As you progress, pick up the speed a little bit and focus on staying in control and absorbing the bumps. Start tightening your corridor width a little bit. This is going to require you to get gradually more aggressive with your movements. Try to set a goal of making a turn every 3 or 4 bumps and see how long you can hold to it. Try to get a rhythm going with your flexion, extension, fore-aft and rotary movements. As you keep doing it, you will begin to feel it like a dance and that is when it starts to become fun. It is also a great core muscle workout. Few things will work the core like mogul riding.
The snow conditions, your board and weather can make or break you when riding and especially learning to ride mogul.
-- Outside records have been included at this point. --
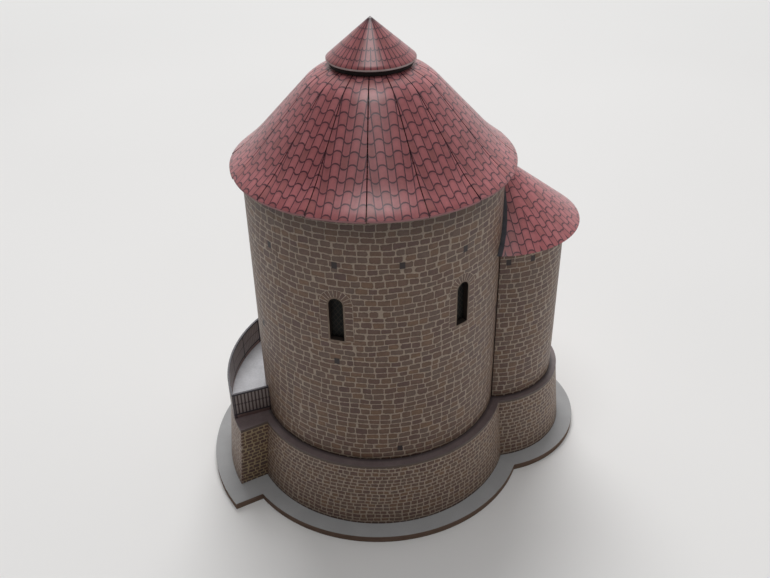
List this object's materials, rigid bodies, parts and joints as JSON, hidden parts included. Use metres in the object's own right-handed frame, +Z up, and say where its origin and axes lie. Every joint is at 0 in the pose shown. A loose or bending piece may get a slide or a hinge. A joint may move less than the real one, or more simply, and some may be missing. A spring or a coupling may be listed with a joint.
{
  "type": "card model of a rotunda",
  "caption": "Card scale model of a round Romanesque chapel with a conical tiled roof, a lower apse and a railed terrace on a battered plinth.",
  "frame": {"origin": "on the drum's axis, at the base board's underside", "axes": "+Z up along the drum's axis; the apse lies 20 degrees round from +X towards +Y; -Y is the side with two windows"},
  "size_m": [0.1003, 0.0806, 0.1161],
  "materials": {
    "greyboard": "matte",
    "plinth_card": "printed stonework, satin",
    "deck_card": "satin",
    "wall_card": "printed stonework, satin",
    "lining_card": "satin",
    "pane_card": "printed leaded panes, satin",
    "door_card": "printed planks, satin",
    "neck_card": "matte",
    "tile_card": "printed tiles, satin",
    "closer_card": "matte",
    "railing_card": "printed bars, satin"
  },
  "bodies": {
    "root": {"base_board": "greyboard", "plinth_wall": "plinth_card", "terrace_wall_front": "plinth_card", "terrace_wall_outer": "plinth_card", "terrace_wall_back": "plinth_card", "plinth_deck": "deck_card", "apse_wall": "wall_card", "window_linings": "lining_card", "window_panes": "pane_card", "door_lining": "lining_card", "door_leaf": "door_card", "roof_neck": "neck_card", "roof_cap": "tile_card", "apse_roof": "tile_card", "apse_roof_closer": "closer_card", "railing_front": "railing_card", "railing_outer": "railing_card", "railing_back": "railing_card", "drum_wall_1": "wall_card", "drum_wall_2": "wall_card", "drum_wall_3": "wall_card", "roof_gore_1": "tile_card", "roof_gore_2": "tile_card", "roof_gore_3": "tile_card", "roof_gore_4": "tile_card", "roof_gore_5": "tile_card", "roof_gore_6": "tile_card", "roof_gore_7": "tile_card", "roof_gore_8": "tile_card", "roof_gore_9": "tile_card", "roof_gore_10": "tile_card", "roof_gore_11": "tile_card", "roof_gore_12": "tile_card", "roof_gore_13": "tile_card", "roof_gore_14": "tile_card", "roof_gore_15": "tile_card", "roof_gore_16": "tile_card"}
  },
  "joints": []
}
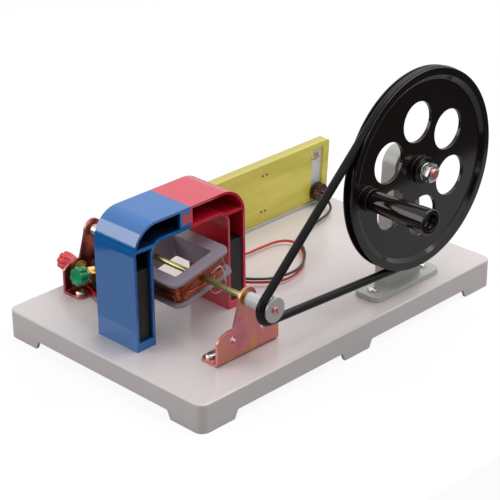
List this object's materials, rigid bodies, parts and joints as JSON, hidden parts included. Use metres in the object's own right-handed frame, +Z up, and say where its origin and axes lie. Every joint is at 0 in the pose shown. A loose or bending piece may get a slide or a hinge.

Because carving is not an ideal method for moguls, a short, soft board makes your life easier in moguls. That park noodle will slay moguls far better than some long assed plank that turns like a school bus. A little bit narrower stance helps a bit too as narrowing your stance a little makes pivoting quicker and easier.
Obviously, icy, hard frozen moguls are not fun, not even for the skiers. Don`t try to learn on these things when it`s bullet proof out. Wait foe powder or even better, spring corn or slushy snow. I find spring moguls to be the funnest of all. A softer surface is going to be a lot more fun and forgiving. Your nose and tail have a nasty tendency to hook when it`s hard.
Weather, specifically lighting can play a key factor. Flat light and fog suck anytime but in the moguls it is even worse. You need to have some decent contrast and good visual perception to accurately judge your line and when to turn in the moguls. A bright bluebird day is ideal!